── Records provided ──
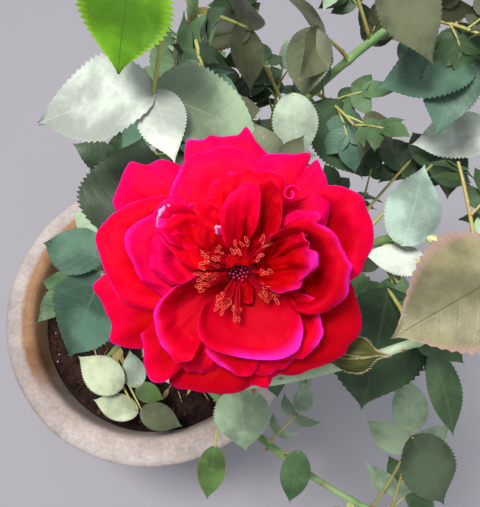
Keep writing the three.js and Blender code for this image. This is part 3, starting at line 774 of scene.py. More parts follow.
───
── Records provided ──
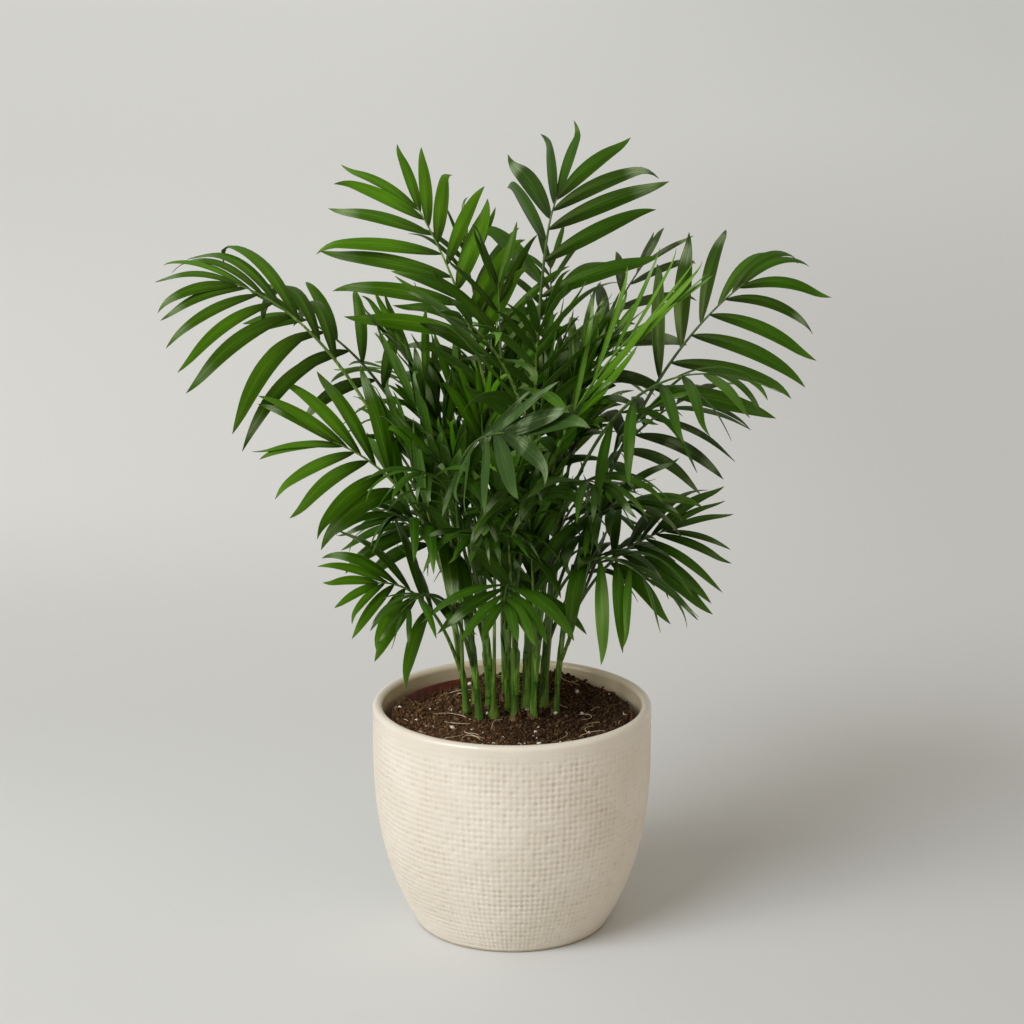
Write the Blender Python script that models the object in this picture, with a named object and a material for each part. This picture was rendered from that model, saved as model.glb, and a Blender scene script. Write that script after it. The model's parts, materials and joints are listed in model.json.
───
── Records provided ──
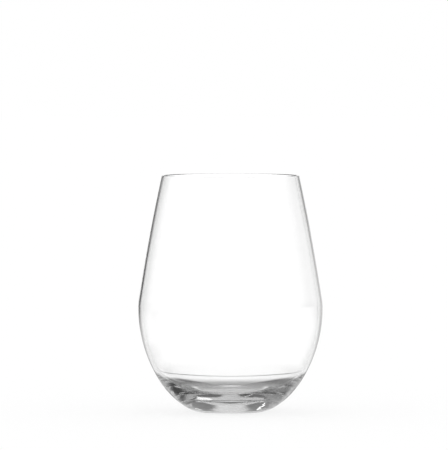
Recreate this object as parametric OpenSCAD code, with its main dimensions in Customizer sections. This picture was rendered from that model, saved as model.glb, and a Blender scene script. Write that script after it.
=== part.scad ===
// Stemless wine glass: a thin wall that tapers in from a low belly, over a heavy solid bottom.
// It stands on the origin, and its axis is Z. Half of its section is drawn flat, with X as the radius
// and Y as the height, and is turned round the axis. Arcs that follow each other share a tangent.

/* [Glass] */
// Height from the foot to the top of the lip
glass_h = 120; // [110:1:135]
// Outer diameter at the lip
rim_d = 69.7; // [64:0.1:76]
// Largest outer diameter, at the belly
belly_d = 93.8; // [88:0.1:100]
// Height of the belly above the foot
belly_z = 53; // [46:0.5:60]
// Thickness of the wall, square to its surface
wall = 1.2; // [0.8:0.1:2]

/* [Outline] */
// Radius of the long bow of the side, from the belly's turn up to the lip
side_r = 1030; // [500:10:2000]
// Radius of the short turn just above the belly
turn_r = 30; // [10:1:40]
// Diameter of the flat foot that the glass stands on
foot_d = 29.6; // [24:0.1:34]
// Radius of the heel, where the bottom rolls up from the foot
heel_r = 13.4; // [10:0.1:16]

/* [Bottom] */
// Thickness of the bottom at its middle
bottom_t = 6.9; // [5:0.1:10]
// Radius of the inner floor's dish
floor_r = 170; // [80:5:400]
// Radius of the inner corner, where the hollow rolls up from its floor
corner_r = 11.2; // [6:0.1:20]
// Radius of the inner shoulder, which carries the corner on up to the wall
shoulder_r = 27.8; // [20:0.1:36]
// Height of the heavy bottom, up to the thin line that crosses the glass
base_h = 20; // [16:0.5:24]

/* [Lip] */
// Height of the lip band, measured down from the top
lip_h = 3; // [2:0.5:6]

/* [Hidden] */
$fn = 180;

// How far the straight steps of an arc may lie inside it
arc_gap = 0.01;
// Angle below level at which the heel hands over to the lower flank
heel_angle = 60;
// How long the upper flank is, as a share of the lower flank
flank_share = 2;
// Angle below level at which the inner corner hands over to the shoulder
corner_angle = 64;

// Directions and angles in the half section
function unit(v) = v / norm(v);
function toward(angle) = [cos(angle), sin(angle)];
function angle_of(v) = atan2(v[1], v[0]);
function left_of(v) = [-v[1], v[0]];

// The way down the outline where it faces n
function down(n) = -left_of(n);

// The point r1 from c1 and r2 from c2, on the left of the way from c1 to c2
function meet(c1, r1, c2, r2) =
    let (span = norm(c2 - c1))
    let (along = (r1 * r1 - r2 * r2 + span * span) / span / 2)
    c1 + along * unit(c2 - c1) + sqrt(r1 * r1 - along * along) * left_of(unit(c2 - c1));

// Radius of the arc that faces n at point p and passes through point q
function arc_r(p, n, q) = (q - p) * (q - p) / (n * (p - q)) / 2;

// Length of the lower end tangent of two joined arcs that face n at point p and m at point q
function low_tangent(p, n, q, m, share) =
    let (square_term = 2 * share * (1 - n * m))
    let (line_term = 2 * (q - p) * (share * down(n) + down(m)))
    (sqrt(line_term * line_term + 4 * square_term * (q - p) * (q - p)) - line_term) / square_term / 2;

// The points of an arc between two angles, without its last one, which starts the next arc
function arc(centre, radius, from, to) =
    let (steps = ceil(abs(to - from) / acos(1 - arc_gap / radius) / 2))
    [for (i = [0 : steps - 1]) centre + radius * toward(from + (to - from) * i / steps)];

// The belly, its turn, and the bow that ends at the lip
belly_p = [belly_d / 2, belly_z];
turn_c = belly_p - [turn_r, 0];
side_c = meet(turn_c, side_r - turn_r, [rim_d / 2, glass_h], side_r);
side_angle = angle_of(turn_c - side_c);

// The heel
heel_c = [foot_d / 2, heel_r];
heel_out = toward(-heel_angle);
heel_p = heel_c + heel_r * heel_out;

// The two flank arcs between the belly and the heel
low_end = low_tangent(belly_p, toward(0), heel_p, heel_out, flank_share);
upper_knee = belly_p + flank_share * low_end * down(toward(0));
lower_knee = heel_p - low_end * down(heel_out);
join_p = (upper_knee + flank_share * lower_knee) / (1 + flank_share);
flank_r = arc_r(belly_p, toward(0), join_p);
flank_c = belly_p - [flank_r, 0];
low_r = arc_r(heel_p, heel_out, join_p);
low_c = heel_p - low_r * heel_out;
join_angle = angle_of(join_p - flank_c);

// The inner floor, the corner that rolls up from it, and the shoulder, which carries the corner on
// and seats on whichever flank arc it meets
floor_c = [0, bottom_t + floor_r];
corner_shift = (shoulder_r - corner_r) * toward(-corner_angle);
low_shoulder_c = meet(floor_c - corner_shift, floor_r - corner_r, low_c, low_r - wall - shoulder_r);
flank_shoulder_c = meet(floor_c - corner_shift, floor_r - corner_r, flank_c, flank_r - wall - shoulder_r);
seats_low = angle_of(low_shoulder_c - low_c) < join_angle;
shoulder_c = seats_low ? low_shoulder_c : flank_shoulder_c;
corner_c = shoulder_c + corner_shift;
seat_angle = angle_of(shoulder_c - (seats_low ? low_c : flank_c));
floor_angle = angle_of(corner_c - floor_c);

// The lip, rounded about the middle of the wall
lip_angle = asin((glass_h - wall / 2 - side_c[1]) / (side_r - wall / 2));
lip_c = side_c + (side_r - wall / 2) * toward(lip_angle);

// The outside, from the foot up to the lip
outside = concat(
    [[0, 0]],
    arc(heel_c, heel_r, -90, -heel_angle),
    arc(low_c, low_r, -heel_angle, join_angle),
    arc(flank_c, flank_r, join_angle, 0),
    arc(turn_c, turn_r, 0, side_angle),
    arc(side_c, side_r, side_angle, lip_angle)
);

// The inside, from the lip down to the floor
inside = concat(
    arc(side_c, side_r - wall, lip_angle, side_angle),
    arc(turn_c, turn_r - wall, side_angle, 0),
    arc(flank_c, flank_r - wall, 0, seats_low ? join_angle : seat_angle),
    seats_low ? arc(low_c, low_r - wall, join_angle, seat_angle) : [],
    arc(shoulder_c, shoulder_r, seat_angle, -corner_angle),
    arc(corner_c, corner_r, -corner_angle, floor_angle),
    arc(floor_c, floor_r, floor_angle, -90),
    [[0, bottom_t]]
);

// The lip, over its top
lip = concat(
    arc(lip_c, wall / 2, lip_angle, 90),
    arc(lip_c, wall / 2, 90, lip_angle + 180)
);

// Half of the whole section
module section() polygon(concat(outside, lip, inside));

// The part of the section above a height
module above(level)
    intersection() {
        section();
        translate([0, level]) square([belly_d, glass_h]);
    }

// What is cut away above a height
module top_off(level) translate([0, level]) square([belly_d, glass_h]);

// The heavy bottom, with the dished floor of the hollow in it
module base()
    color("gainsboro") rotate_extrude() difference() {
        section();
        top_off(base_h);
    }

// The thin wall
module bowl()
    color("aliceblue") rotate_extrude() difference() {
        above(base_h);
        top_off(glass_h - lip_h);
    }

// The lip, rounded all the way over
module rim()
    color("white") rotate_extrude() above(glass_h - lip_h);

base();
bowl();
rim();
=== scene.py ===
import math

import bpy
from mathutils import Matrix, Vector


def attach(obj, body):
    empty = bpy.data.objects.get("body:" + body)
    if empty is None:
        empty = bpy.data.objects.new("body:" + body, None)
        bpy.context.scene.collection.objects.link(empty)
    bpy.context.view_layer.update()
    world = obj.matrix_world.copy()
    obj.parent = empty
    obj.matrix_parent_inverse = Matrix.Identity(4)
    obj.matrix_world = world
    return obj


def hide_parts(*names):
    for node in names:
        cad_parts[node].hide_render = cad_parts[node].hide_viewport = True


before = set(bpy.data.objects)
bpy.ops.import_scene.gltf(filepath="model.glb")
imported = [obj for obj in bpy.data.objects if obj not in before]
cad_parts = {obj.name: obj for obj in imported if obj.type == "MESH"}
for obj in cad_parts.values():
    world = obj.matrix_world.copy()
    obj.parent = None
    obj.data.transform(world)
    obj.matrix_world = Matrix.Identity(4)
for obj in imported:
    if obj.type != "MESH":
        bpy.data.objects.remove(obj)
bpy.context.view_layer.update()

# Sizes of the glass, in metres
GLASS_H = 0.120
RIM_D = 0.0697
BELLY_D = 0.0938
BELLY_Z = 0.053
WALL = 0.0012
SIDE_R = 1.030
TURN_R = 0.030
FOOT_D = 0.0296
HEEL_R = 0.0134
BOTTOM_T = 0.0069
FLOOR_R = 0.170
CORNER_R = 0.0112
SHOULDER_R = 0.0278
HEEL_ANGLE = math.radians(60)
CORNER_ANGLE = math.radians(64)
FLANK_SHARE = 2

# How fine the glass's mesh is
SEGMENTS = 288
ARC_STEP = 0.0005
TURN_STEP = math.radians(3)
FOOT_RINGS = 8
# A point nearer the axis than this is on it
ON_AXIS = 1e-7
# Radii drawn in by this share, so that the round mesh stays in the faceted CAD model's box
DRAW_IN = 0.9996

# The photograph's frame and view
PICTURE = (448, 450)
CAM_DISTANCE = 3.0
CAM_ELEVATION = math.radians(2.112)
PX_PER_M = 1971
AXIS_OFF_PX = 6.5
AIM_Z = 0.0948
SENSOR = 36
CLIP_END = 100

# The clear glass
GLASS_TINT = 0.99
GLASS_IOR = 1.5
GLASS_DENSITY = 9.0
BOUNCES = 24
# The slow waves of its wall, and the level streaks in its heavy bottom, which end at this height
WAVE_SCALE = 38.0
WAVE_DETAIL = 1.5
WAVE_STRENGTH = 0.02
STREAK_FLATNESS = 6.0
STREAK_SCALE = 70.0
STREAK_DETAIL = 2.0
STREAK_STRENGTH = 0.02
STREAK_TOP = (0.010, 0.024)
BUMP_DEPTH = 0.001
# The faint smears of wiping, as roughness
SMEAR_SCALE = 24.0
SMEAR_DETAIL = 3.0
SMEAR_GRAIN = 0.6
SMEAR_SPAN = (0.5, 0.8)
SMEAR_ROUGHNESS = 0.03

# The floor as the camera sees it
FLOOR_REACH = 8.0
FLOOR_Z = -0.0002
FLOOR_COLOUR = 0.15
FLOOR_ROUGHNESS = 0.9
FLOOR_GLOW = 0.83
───
**Goal**
Exactly reproduce the lines that run from the line bearing "hollow in it" through the line bearing "DRAW_IN = 0.9996", with both end lines included.

**Answer for the task**
// The heavy bottom, with the dished floor of the hollow in it
module base()
    color("gainsboro") rotate_extrude() difference() {
        section();
        top_off(base_h);
    }

// The thin wall
module bowl()
    color("aliceblue") rotate_extrude() difference() {
        above(base_h);
        top_off(glass_h - lip_h);
    }

// The lip, rounded all the way over
module rim()
    color("white") rotate_extrude() above(glass_h - lip_h);

base();
bowl();
rim();
=== scene.py ===
import math

import bpy
from mathutils import Matrix, Vector


def attach(obj, body):
    empty = bpy.data.objects.get("body:" + body)
    if empty is None:
        empty = bpy.data.objects.new("body:" + body, None)
        bpy.context.scene.collection.objects.link(empty)
    bpy.context.view_layer.update()
    world = obj.matrix_world.copy()
    obj.parent = empty
    obj.matrix_parent_inverse = Matrix.Identity(4)
    obj.matrix_world = world
    return obj


def hide_parts(*names):
    for node in names:
        cad_parts[node].hide_render = cad_parts[node].hide_viewport = True


before = set(bpy.data.objects)
bpy.ops.import_scene.gltf(filepath="model.glb")
imported = [obj for obj in bpy.data.objects if obj not in before]
cad_parts = {obj.name: obj for obj in imported if obj.type == "MESH"}
for obj in cad_parts.values():
    world = obj.matrix_world.copy()
    obj.parent = None
    obj.data.transform(world)
    obj.matrix_world = Matrix.Identity(4)
for obj in imported:
    if obj.type != "MESH":
        bpy.data.objects.remove(obj)
bpy.context.view_layer.update()

# Sizes of the glass, in metres
GLASS_H = 0.120
RIM_D = 0.0697
BELLY_D = 0.0938
BELLY_Z = 0.053
WALL = 0.0012
SIDE_R = 1.030
TURN_R = 0.030
FOOT_D = 0.0296
HEEL_R = 0.0134
BOTTOM_T = 0.0069
FLOOR_R = 0.170
CORNER_R = 0.0112
SHOULDER_R = 0.0278
HEEL_ANGLE = math.radians(60)
CORNER_ANGLE = math.radians(64)
FLANK_SHARE = 2

# How fine the glass's mesh is
SEGMENTS = 288
ARC_STEP = 0.0005
TURN_STEP = math.radians(3)
FOOT_RINGS = 8
# A point nearer the axis than this is on it
ON_AXIS = 1e-7
# Radii drawn in by this share, so that the round mesh stays in the faceted CAD model's box
DRAW_IN = 0.9996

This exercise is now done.